* TO BE DONE *
Copy the data word for word, keeping every line.

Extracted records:
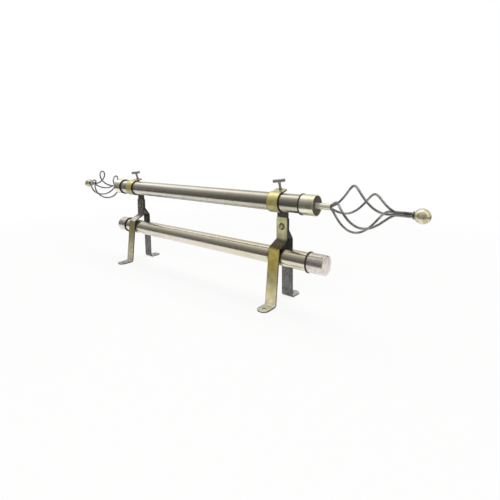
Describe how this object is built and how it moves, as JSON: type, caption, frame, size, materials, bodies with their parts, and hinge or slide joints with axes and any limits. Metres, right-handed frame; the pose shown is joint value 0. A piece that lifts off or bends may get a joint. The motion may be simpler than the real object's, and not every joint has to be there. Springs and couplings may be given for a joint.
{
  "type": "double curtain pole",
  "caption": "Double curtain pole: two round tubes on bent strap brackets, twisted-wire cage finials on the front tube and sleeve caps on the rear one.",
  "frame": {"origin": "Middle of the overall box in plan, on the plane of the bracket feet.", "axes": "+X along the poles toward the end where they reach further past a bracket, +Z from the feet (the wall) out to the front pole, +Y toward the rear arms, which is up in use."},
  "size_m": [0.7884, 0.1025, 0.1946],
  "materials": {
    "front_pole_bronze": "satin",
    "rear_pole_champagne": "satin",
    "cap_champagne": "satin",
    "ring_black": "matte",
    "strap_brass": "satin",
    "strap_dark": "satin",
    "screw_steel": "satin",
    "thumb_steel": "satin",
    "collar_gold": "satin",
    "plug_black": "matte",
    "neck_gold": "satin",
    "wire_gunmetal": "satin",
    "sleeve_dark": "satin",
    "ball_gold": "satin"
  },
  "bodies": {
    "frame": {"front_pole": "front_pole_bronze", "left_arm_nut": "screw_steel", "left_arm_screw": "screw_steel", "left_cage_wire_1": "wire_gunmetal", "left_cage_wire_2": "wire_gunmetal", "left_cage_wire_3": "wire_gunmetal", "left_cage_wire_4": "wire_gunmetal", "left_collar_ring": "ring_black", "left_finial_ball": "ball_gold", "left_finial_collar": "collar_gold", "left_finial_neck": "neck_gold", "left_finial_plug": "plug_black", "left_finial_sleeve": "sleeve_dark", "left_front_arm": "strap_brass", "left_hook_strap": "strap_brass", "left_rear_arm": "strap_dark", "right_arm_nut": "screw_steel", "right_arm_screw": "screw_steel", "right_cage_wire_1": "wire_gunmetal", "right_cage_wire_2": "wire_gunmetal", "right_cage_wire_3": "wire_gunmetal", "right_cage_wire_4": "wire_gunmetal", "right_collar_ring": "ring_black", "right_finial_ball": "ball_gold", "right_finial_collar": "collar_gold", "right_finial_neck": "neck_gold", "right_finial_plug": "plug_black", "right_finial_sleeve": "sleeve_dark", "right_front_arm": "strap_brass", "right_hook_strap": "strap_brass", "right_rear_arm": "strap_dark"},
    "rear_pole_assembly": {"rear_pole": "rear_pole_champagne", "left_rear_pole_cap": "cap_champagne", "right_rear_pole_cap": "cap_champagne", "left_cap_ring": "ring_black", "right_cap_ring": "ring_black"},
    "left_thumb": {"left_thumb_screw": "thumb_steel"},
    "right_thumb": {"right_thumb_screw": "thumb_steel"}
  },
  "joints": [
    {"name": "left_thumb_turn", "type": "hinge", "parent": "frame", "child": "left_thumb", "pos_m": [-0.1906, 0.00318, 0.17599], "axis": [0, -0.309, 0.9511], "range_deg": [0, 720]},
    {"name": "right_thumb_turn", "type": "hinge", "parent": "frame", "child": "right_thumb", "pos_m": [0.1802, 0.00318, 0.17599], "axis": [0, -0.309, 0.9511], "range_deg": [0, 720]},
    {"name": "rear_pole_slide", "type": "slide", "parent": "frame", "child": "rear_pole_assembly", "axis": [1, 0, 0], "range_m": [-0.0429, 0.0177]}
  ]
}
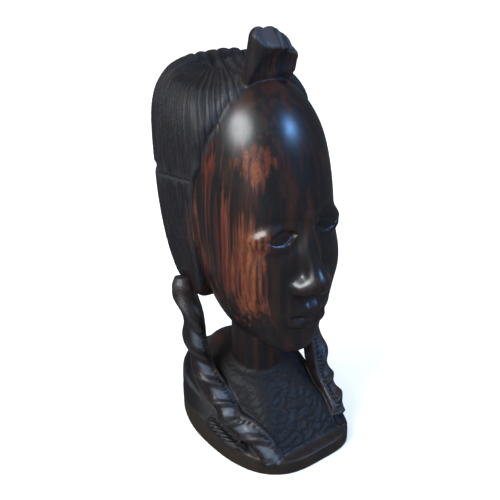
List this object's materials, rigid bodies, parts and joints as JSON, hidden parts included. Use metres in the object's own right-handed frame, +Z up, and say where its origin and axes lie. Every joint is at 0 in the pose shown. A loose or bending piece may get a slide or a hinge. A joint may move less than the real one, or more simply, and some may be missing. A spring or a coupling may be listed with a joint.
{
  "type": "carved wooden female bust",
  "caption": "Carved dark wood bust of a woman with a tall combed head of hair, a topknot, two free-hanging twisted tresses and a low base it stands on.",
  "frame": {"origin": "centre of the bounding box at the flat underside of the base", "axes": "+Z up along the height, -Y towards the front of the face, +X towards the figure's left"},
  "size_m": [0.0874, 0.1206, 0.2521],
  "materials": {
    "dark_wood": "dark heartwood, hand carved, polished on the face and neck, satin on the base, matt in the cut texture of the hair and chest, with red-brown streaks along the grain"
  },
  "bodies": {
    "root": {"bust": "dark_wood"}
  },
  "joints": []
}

* ANSWER TO THE EXERCISE *
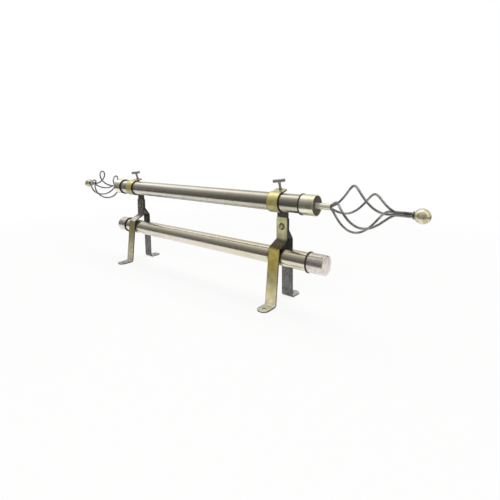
Describe how this object is built and how it moves, as JSON: type, caption, frame, size, materials, bodies with their parts, and hinge or slide joints with axes and any limits. Metres, right-handed frame; the pose shown is joint value 0. A piece that lifts off or bends may get a joint. The motion may be simpler than the real object's, and not every joint has to be there. Springs and couplings may be given for a joint.
{
  "type": "double curtain pole",
  "caption": "Double curtain pole: two round tubes on bent strap brackets, twisted-wire cage finials on the front tube and sleeve caps on the rear one.",
  "frame": {"origin": "Middle of the overall box in plan, on the plane of the bracket feet.", "axes": "+X along the poles toward the end where they reach further past a bracket, +Z from the feet (the wall) out to the front pole, +Y toward the rear arms, which is up in use."},
  "size_m": [0.7884, 0.1025, 0.1946],
  "materials": {
    "front_pole_bronze": "satin",
    "rear_pole_champagne": "satin",
    "cap_champagne": "satin",
    "ring_black": "matte",
    "strap_brass": "satin",
    "strap_dark": "satin",
    "screw_steel": "satin",
    "thumb_steel": "satin",
    "collar_gold": "satin",
    "plug_black": "matte",
    "neck_gold": "satin",
    "wire_gunmetal": "satin",
    "sleeve_dark": "satin",
    "ball_gold": "satin"
  },
  "bodies": {
    "frame": {"front_pole": "front_pole_bronze", "left_arm_nut": "screw_steel", "left_arm_screw": "screw_steel", "left_cage_wire_1": "wire_gunmetal", "left_cage_wire_2": "wire_gunmetal", "left_cage_wire_3": "wire_gunmetal", "left_cage_wire_4": "wire_gunmetal", "left_collar_ring": "ring_black", "left_finial_ball": "ball_gold", "left_finial_collar": "collar_gold", "left_finial_neck": "neck_gold", "left_finial_plug": "plug_black", "left_finial_sleeve": "sleeve_dark", "left_front_arm": "strap_brass", "left_hook_strap": "strap_brass", "left_rear_arm": "strap_dark", "right_arm_nut": "screw_steel", "right_arm_screw": "screw_steel", "right_cage_wire_1": "wire_gunmetal", "right_cage_wire_2": "wire_gunmetal", "right_cage_wire_3": "wire_gunmetal", "right_cage_wire_4": "wire_gunmetal", "right_collar_ring": "ring_black", "right_finial_ball": "ball_gold", "right_finial_collar": "collar_gold", "right_finial_neck": "neck_gold", "right_finial_plug": "plug_black", "right_finial_sleeve": "sleeve_dark", "right_front_arm": "strap_brass", "right_hook_strap": "strap_brass", "right_rear_arm": "strap_dark"},
    "rear_pole_assembly": {"rear_pole": "rear_pole_champagne", "left_rear_pole_cap": "cap_champagne", "right_rear_pole_cap": "cap_champagne", "left_cap_ring": "ring_black", "right_cap_ring": "ring_black"},
    "left_thumb": {"left_thumb_screw": "thumb_steel"},
    "right_thumb": {"right_thumb_screw": "thumb_steel"}
  },
  "joints": [
    {"name": "left_thumb_turn", "type": "hinge", "parent": "frame", "child": "left_thumb", "pos_m": [-0.1906, 0.00318, 0.17599], "axis": [0, -0.309, 0.9511], "range_deg": [0, 720]},
    {"name": "right_thumb_turn", "type": "hinge", "parent": "frame", "child": "right_thumb", "pos_m": [0.1802, 0.00318, 0.17599], "axis": [0, -0.309, 0.9511], "range_deg": [0, 720]},
    {"name": "rear_pole_slide", "type": "slide", "parent": "frame", "child": "rear_pole_assembly", "axis": [1, 0, 0], "range_m": [-0.0429, 0.0177]}
  ]
}
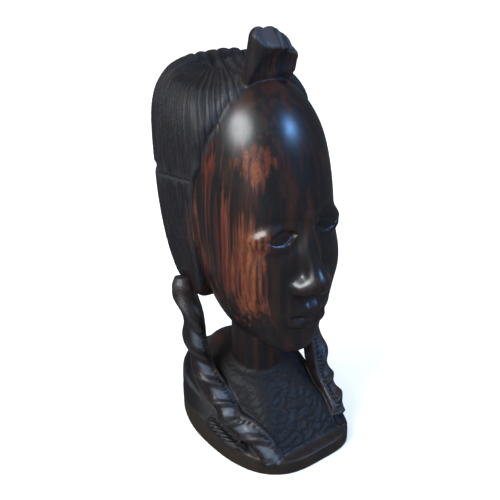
List this object's materials, rigid bodies, parts and joints as JSON, hidden parts included. Use metres in the object's own right-handed frame, +Z up, and say where its origin and axes lie. Every joint is at 0 in the pose shown. A loose or bending piece may get a slide or a hinge. A joint may move less than the real one, or more simply, and some may be missing. A spring or a coupling may be listed with a joint.
{
  "type": "carved wooden female bust",
  "caption": "Carved dark wood bust of a woman with a tall combed head of hair, a topknot, two free-hanging twisted tresses and a low base it stands on.",
  "frame": {"origin": "centre of the bounding box at the flat underside of the base", "axes": "+Z up along the height, -Y towards the front of the face, +X towards the figure's left"},
  "size_m": [0.0874, 0.1206, 0.2521],
  "materials": {
    "dark_wood": "dark heartwood, hand carved, polished on the face and neck, satin on the base, matt in the cut texture of the hair and chest, with red-brown streaks along the grain"
  },
  "bodies": {
    "root": {"bust": "dark_wood"}
  },
  "joints": []
}